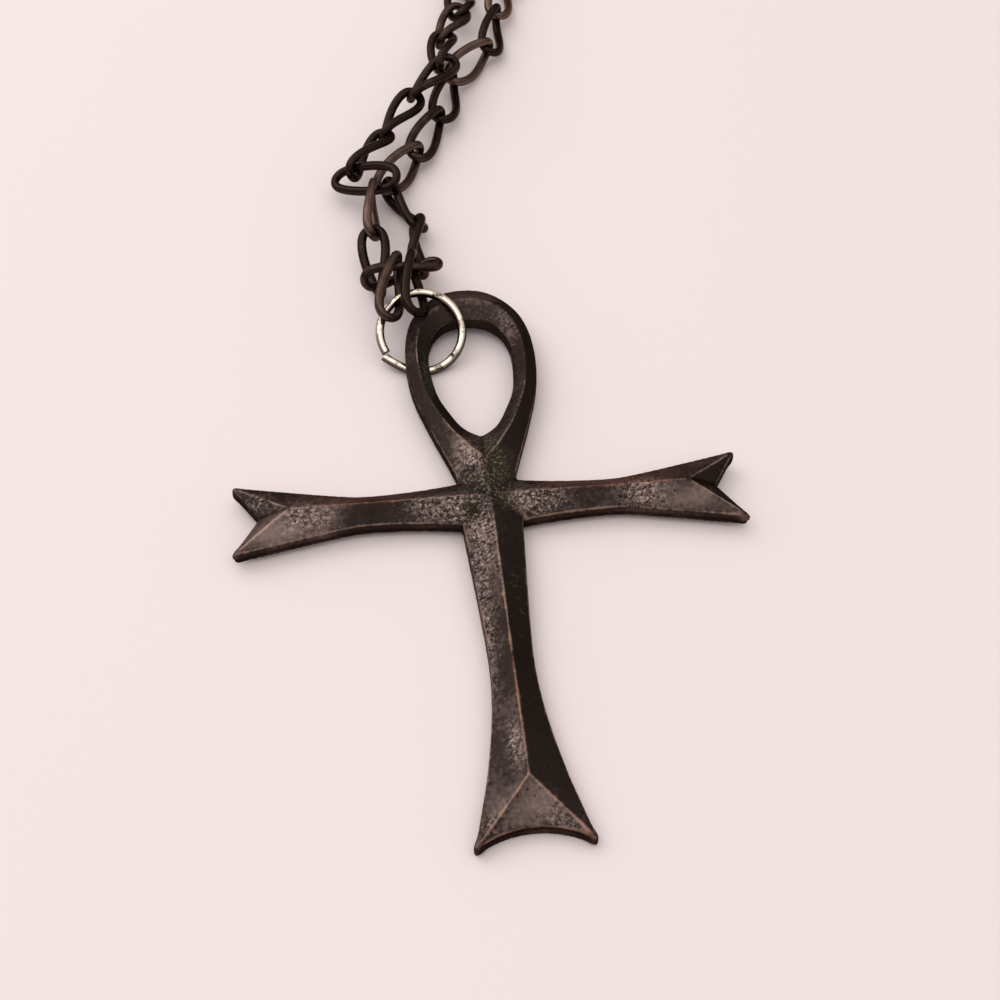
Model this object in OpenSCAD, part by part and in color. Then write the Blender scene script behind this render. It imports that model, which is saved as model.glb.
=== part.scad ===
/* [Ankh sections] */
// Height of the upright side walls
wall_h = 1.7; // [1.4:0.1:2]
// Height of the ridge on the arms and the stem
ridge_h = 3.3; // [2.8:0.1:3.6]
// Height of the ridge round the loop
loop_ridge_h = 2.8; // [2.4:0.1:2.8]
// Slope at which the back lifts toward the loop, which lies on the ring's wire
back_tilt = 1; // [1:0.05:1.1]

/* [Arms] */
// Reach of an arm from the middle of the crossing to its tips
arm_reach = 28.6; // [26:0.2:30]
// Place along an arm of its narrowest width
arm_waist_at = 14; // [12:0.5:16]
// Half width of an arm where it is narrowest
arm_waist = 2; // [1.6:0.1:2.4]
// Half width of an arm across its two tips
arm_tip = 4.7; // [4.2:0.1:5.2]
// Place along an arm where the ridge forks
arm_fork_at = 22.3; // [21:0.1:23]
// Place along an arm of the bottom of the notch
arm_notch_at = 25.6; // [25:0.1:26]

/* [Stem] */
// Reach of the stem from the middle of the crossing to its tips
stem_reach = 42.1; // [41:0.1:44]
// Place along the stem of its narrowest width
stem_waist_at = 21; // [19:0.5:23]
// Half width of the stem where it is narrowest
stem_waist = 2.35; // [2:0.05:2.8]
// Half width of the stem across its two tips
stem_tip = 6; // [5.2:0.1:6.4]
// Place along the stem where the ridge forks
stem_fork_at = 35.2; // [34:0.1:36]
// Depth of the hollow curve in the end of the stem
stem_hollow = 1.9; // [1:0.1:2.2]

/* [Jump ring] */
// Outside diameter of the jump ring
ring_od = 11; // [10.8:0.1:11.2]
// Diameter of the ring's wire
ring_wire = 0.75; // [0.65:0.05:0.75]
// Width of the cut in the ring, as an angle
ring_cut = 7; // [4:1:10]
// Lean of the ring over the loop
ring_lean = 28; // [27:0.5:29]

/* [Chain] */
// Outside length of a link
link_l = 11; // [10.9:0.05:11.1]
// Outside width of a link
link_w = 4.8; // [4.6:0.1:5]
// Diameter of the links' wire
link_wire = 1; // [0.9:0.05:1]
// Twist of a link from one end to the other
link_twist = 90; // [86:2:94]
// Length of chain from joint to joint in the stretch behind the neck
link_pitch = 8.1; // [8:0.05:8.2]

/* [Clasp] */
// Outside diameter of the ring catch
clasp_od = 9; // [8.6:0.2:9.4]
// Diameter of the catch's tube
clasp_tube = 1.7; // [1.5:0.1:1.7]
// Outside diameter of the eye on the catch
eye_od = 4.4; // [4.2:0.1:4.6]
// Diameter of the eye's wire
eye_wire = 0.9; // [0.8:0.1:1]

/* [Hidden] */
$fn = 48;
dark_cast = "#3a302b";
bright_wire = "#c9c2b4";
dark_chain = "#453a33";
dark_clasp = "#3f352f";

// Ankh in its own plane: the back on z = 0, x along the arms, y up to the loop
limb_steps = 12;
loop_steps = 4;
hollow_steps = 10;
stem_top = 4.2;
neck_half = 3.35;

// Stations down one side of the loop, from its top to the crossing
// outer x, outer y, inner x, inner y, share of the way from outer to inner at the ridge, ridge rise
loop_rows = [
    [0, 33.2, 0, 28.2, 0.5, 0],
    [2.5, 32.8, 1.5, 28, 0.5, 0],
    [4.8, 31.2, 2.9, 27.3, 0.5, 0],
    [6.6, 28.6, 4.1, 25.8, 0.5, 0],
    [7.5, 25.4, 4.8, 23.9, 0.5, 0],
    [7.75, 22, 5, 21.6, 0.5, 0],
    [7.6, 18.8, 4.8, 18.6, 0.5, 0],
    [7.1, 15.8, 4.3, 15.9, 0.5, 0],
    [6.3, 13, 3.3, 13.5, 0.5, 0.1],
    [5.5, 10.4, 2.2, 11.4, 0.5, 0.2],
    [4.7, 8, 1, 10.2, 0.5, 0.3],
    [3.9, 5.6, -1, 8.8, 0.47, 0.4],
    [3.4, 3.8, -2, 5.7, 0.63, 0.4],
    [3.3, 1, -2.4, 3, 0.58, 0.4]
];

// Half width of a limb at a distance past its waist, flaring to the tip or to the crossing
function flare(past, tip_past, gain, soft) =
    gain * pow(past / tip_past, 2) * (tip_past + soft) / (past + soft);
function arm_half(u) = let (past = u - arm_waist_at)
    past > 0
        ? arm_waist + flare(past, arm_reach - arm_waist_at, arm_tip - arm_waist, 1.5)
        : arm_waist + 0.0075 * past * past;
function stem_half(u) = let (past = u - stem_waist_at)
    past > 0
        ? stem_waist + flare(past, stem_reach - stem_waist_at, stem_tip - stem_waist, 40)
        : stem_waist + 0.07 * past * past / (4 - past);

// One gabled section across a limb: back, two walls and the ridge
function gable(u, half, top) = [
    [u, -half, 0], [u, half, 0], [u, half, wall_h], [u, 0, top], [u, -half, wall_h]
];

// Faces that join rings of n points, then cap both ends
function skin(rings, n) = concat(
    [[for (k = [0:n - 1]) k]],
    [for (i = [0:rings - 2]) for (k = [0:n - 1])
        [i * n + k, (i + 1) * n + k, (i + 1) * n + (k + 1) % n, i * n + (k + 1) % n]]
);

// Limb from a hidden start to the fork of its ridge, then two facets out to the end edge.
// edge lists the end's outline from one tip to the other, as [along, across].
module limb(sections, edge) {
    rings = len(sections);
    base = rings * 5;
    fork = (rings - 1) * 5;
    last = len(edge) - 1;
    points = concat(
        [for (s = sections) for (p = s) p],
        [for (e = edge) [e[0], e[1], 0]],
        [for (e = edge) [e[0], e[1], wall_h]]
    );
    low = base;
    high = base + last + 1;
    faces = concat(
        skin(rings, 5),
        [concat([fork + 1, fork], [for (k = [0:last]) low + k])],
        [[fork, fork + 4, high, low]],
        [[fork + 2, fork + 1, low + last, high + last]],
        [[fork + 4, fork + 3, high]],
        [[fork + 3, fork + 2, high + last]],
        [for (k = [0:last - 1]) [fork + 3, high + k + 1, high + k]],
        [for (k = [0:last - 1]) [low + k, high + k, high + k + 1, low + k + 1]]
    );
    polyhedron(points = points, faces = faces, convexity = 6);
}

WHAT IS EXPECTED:
Please repeat the listing above in full and exactly.

FINAL RESULT:
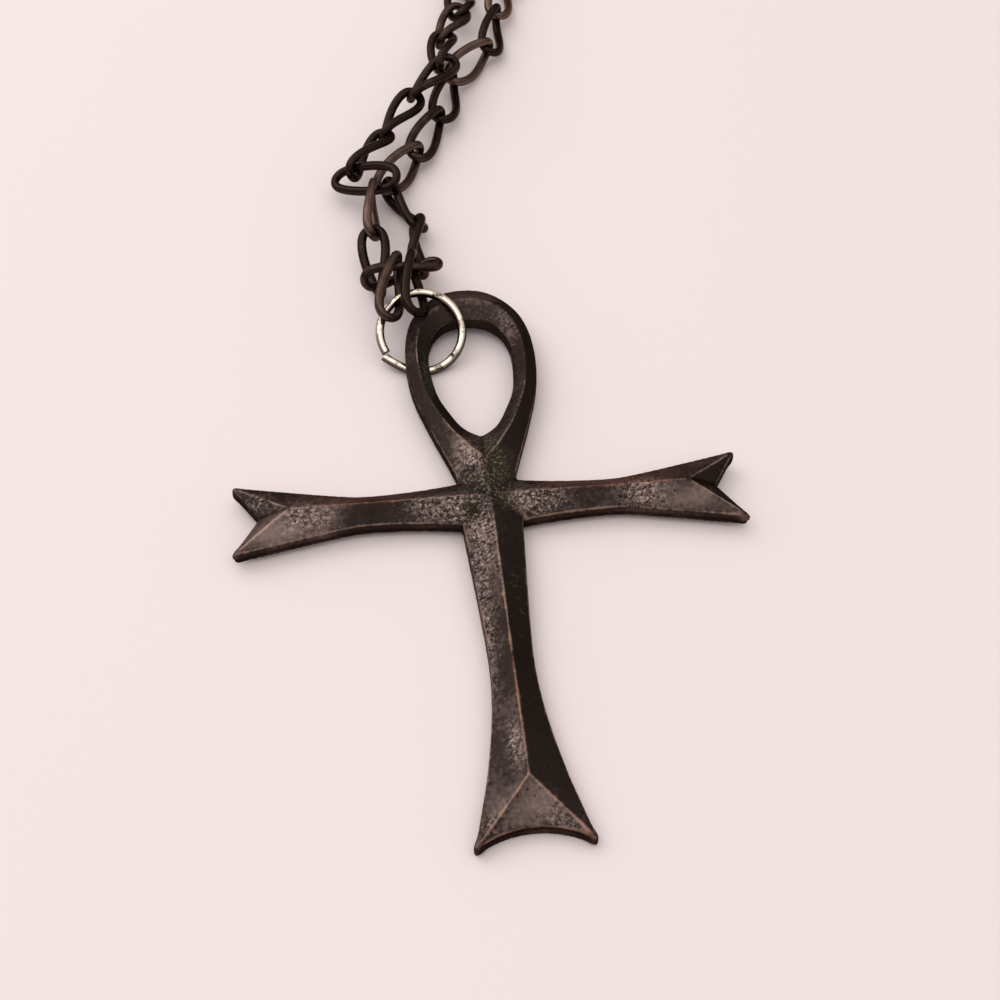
Model this object in OpenSCAD, part by part and in color. Then write the Blender scene script behind this render. It imports that model, which is saved as model.glb.
=== part.scad ===
/* [Ankh sections] */
// Height of the upright side walls
wall_h = 1.7; // [1.4:0.1:2]
// Height of the ridge on the arms and the stem
ridge_h = 3.3; // [2.8:0.1:3.6]
// Height of the ridge round the loop
loop_ridge_h = 2.8; // [2.4:0.1:2.8]
// Slope at which the back lifts toward the loop, which lies on the ring's wire
back_tilt = 1; // [1:0.05:1.1]

/* [Arms] */
// Reach of an arm from the middle of the crossing to its tips
arm_reach = 28.6; // [26:0.2:30]
// Place along an arm of its narrowest width
arm_waist_at = 14; // [12:0.5:16]
// Half width of an arm where it is narrowest
arm_waist = 2; // [1.6:0.1:2.4]
// Half width of an arm across its two tips
arm_tip = 4.7; // [4.2:0.1:5.2]
// Place along an arm where the ridge forks
arm_fork_at = 22.3; // [21:0.1:23]
// Place along an arm of the bottom of the notch
arm_notch_at = 25.6; // [25:0.1:26]

/* [Stem] */
// Reach of the stem from the middle of the crossing to its tips
stem_reach = 42.1; // [41:0.1:44]
// Place along the stem of its narrowest width
stem_waist_at = 21; // [19:0.5:23]
// Half width of the stem where it is narrowest
stem_waist = 2.35; // [2:0.05:2.8]
// Half width of the stem across its two tips
stem_tip = 6; // [5.2:0.1:6.4]
// Place along the stem where the ridge forks
stem_fork_at = 35.2; // [34:0.1:36]
// Depth of the hollow curve in the end of the stem
stem_hollow = 1.9; // [1:0.1:2.2]

/* [Jump ring] */
// Outside diameter of the jump ring
ring_od = 11; // [10.8:0.1:11.2]
// Diameter of the ring's wire
ring_wire = 0.75; // [0.65:0.05:0.75]
// Width of the cut in the ring, as an angle
ring_cut = 7; // [4:1:10]
// Lean of the ring over the loop
ring_lean = 28; // [27:0.5:29]

/* [Chain] */
// Outside length of a link
link_l = 11; // [10.9:0.05:11.1]
// Outside width of a link
link_w = 4.8; // [4.6:0.1:5]
// Diameter of the links' wire
link_wire = 1; // [0.9:0.05:1]
// Twist of a link from one end to the other
link_twist = 90; // [86:2:94]
// Length of chain from joint to joint in the stretch behind the neck
link_pitch = 8.1; // [8:0.05:8.2]

/* [Clasp] */
// Outside diameter of the ring catch
clasp_od = 9; // [8.6:0.2:9.4]
// Diameter of the catch's tube
clasp_tube = 1.7; // [1.5:0.1:1.7]
// Outside diameter of the eye on the catch
eye_od = 4.4; // [4.2:0.1:4.6]
// Diameter of the eye's wire
eye_wire = 0.9; // [0.8:0.1:1]

/* [Hidden] */
$fn = 48;
dark_cast = "#3a302b";
bright_wire = "#c9c2b4";
dark_chain = "#453a33";
dark_clasp = "#3f352f";

// Ankh in its own plane: the back on z = 0, x along the arms, y up to the loop
limb_steps = 12;
loop_steps = 4;
hollow_steps = 10;
stem_top = 4.2;
neck_half = 3.35;

// Stations down one side of the loop, from its top to the crossing
// outer x, outer y, inner x, inner y, share of the way from outer to inner at the ridge, ridge rise
loop_rows = [
    [0, 33.2, 0, 28.2, 0.5, 0],
    [2.5, 32.8, 1.5, 28, 0.5, 0],
    [4.8, 31.2, 2.9, 27.3, 0.5, 0],
    [6.6, 28.6, 4.1, 25.8, 0.5, 0],
    [7.5, 25.4, 4.8, 23.9, 0.5, 0],
    [7.75, 22, 5, 21.6, 0.5, 0],
    [7.6, 18.8, 4.8, 18.6, 0.5, 0],
    [7.1, 15.8, 4.3, 15.9, 0.5, 0],
    [6.3, 13, 3.3, 13.5, 0.5, 0.1],
    [5.5, 10.4, 2.2, 11.4, 0.5, 0.2],
    [4.7, 8, 1, 10.2, 0.5, 0.3],
    [3.9, 5.6, -1, 8.8, 0.47, 0.4],
    [3.4, 3.8, -2, 5.7, 0.63, 0.4],
    [3.3, 1, -2.4, 3, 0.58, 0.4]
];

// Half width of a limb at a distance past its waist, flaring to the tip or to the crossing
function flare(past, tip_past, gain, soft) =
    gain * pow(past / tip_past, 2) * (tip_past + soft) / (past + soft);
function arm_half(u) = let (past = u - arm_waist_at)
    past > 0
        ? arm_waist + flare(past, arm_reach - arm_waist_at, arm_tip - arm_waist, 1.5)
        : arm_waist + 0.0075 * past * past;
function stem_half(u) = let (past = u - stem_waist_at)
    past > 0
        ? stem_waist + flare(past, stem_reach - stem_waist_at, stem_tip - stem_waist, 40)
        : stem_waist + 0.07 * past * past / (4 - past);

// One gabled section across a limb: back, two walls and the ridge
function gable(u, half, top) = [
    [u, -half, 0], [u, half, 0], [u, half, wall_h], [u, 0, top], [u, -half, wall_h]
];

// Faces that join rings of n points, then cap both ends
function skin(rings, n) = concat(
    [[for (k = [0:n - 1]) k]],
    [for (i = [0:rings - 2]) for (k = [0:n - 1])
        [i * n + k, (i + 1) * n + k, (i + 1) * n + (k + 1) % n, i * n + (k + 1) % n]]
);

// Limb from a hidden start to the fork of its ridge, then two facets out to the end edge.
// edge lists the end's outline from one tip to the other, as [along, across].
module limb(sections, edge) {
    rings = len(sections);
    base = rings * 5;
    fork = (rings - 1) * 5;
    last = len(edge) - 1;
    points = concat(
        [for (s = sections) for (p = s) p],
        [for (e = edge) [e[0], e[1], 0]],
        [for (e = edge) [e[0], e[1], wall_h]]
    );
    low = base;
    high = base + last + 1;
    faces = concat(
        skin(rings, 5),
        [concat([fork + 1, fork], [for (k = [0:last]) low + k])],
        [[fork, fork + 4, high, low]],
        [[fork + 2, fork + 1, low + last, high + last]],
        [[fork + 4, fork + 3, high]],
        [[fork + 3, fork + 2, high + last]],
        [for (k = [0:last - 1]) [fork + 3, high + k + 1, high + k]],
        [for (k = [0:last - 1]) [low + k, high + k, high + k + 1, low + k + 1]]
    );
    polyhedron(points = points, faces = faces, convexity = 6);
}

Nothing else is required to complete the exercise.